* What you should do *
Copy each line below without leaving any out.

* Information provided *
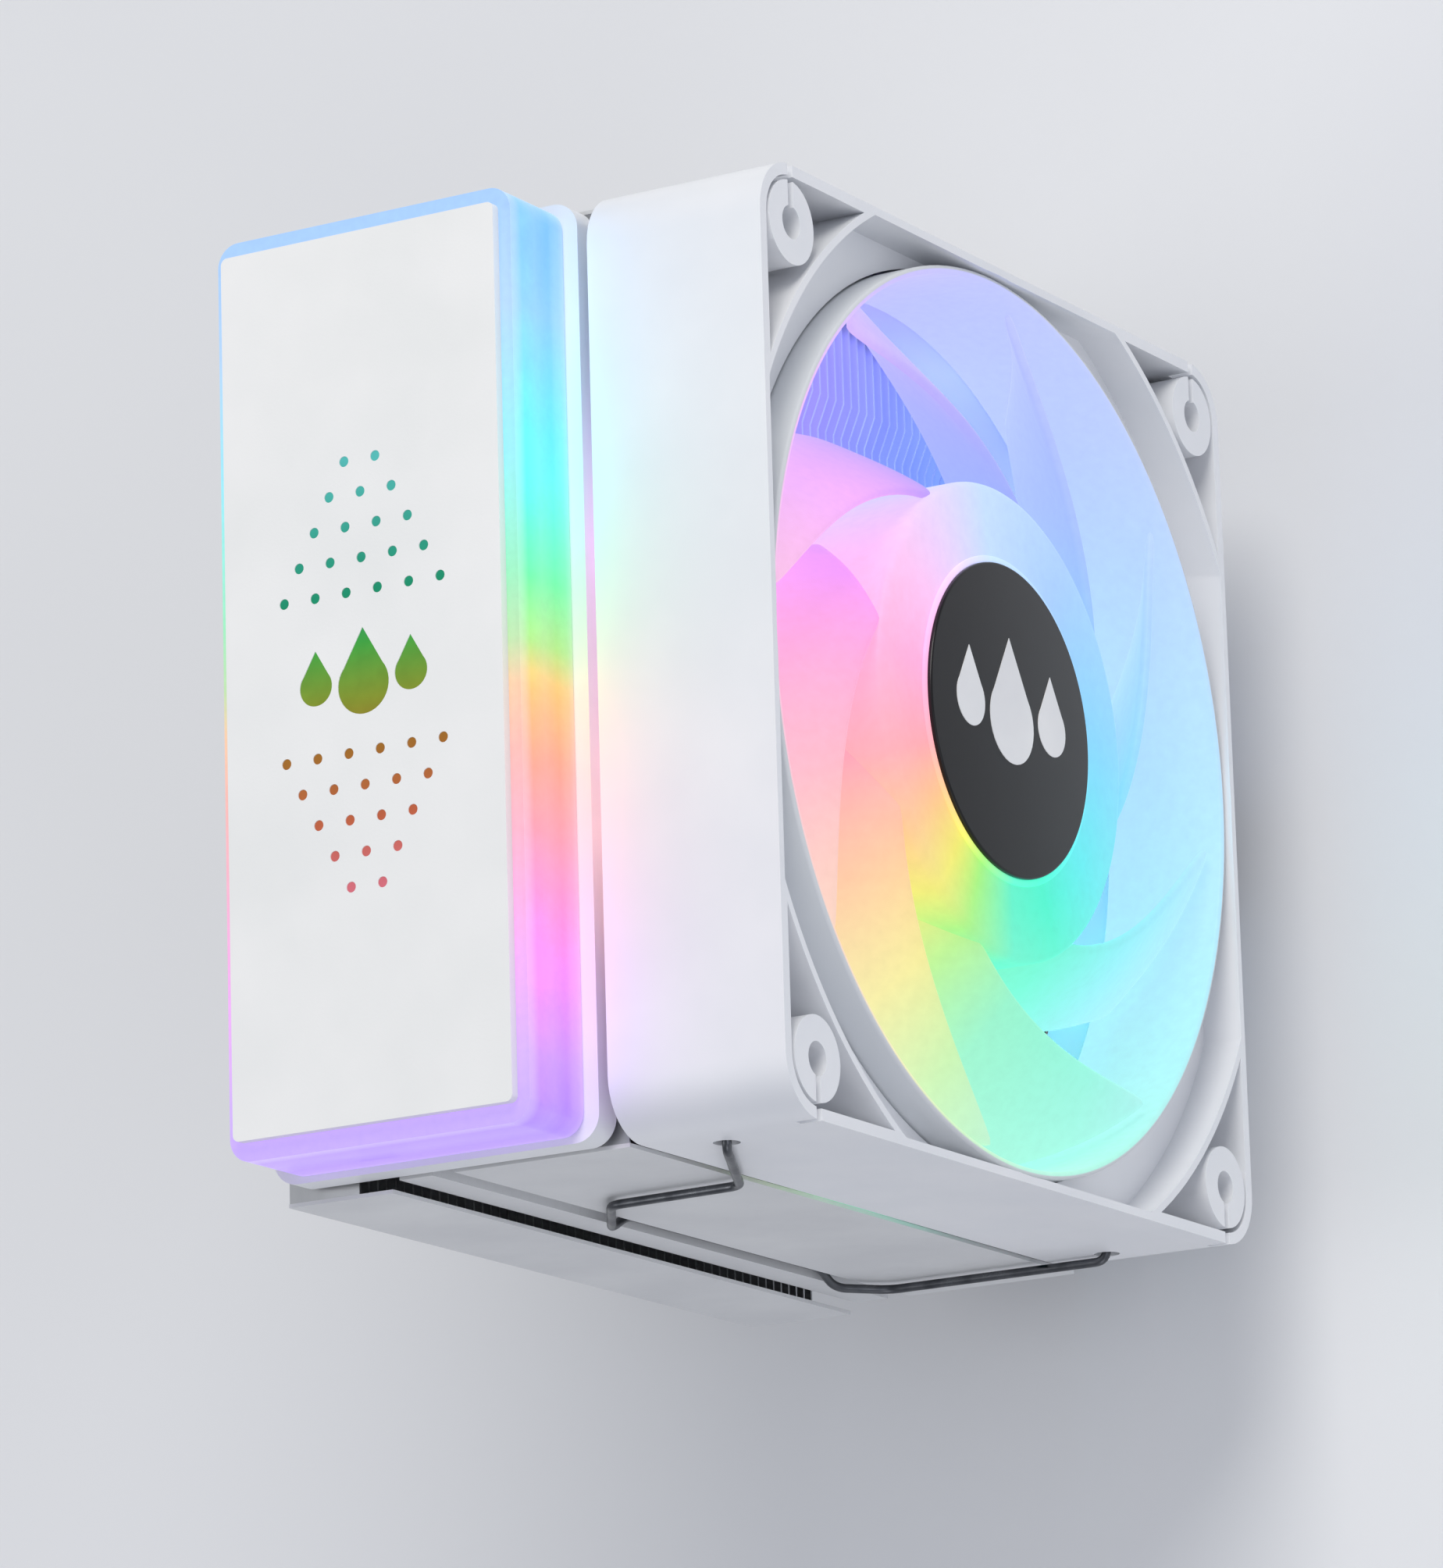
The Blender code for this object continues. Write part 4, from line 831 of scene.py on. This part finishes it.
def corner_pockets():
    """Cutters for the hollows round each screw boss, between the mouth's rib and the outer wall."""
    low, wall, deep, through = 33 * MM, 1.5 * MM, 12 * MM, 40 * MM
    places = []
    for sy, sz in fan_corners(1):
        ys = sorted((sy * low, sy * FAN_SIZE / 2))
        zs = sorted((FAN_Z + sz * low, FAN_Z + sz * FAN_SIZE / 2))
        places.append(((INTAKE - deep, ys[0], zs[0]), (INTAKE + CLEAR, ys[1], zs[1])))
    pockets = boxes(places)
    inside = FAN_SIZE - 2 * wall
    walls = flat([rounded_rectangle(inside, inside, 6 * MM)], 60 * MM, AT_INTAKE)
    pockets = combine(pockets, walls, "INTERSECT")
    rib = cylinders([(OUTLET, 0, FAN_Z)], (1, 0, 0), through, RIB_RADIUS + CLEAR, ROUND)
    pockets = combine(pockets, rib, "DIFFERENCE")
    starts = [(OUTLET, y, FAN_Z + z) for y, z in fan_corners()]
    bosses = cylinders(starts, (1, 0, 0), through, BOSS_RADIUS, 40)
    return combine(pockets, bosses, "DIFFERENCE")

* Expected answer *
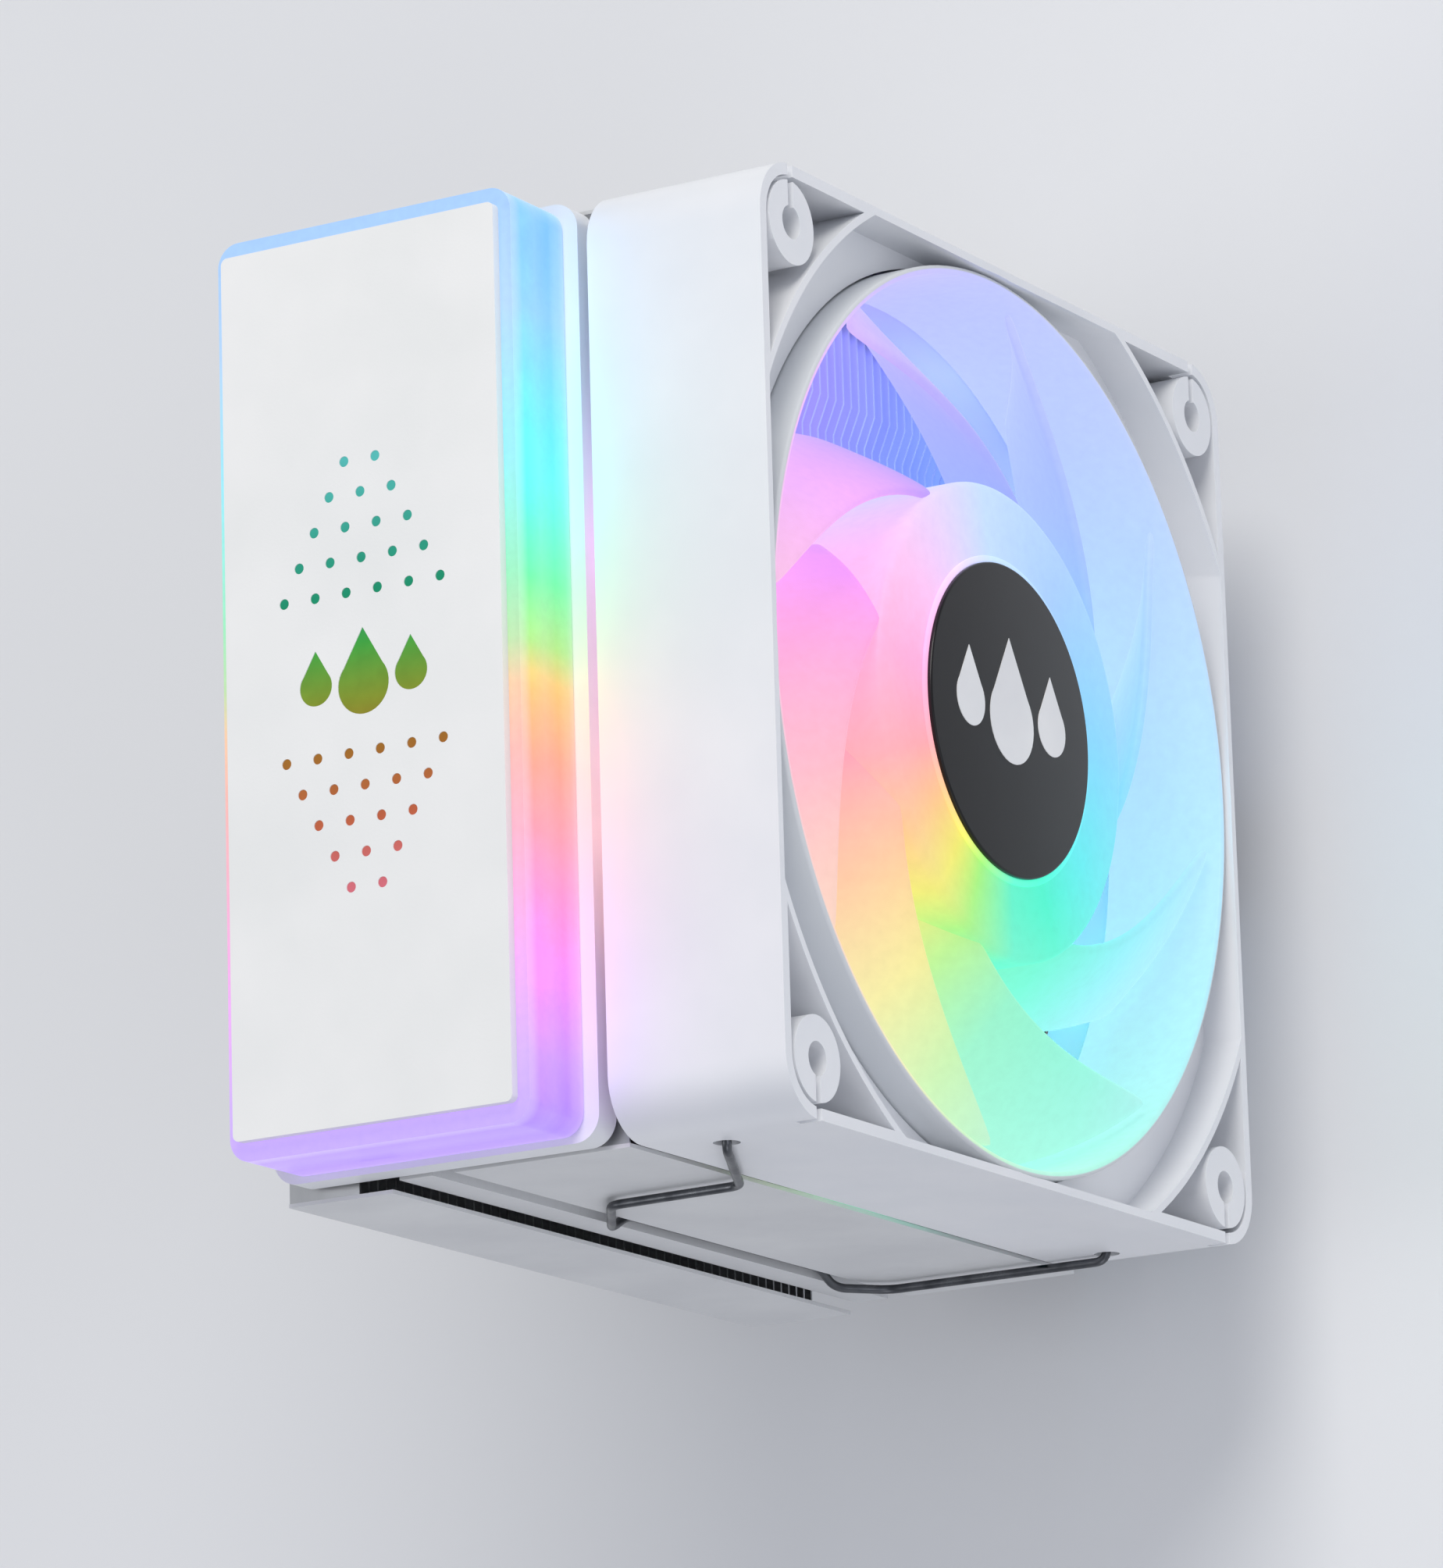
The Blender code for this object continues. Write part 4, from line 831 of scene.py on. This part finishes it.
def corner_pockets():
    """Cutters for the hollows round each screw boss, between the mouth's rib and the outer wall."""
    low, wall, deep, through = 33 * MM, 1.5 * MM, 12 * MM, 40 * MM
    places = []
    for sy, sz in fan_corners(1):
        ys = sorted((sy * low, sy * FAN_SIZE / 2))
        zs = sorted((FAN_Z + sz * low, FAN_Z + sz * FAN_SIZE / 2))
        places.append(((INTAKE - deep, ys[0], zs[0]), (INTAKE + CLEAR, ys[1], zs[1])))
    pockets = boxes(places)
    inside = FAN_SIZE - 2 * wall
    walls = flat([rounded_rectangle(inside, inside, 6 * MM)], 60 * MM, AT_INTAKE)
    pockets = combine(pockets, walls, "INTERSECT")
    rib = cylinders([(OUTLET, 0, FAN_Z)], (1, 0, 0), through, RIB_RADIUS + CLEAR, ROUND)
    pockets = combine(pockets, rib, "DIFFERENCE")
    starts = [(OUTLET, y, FAN_Z + z) for y, z in fan_corners()]
    bosses = cylinders(starts, (1, 0, 0), through, BOSS_RADIUS, 40)
    return combine(pockets, bosses, "DIFFERENCE")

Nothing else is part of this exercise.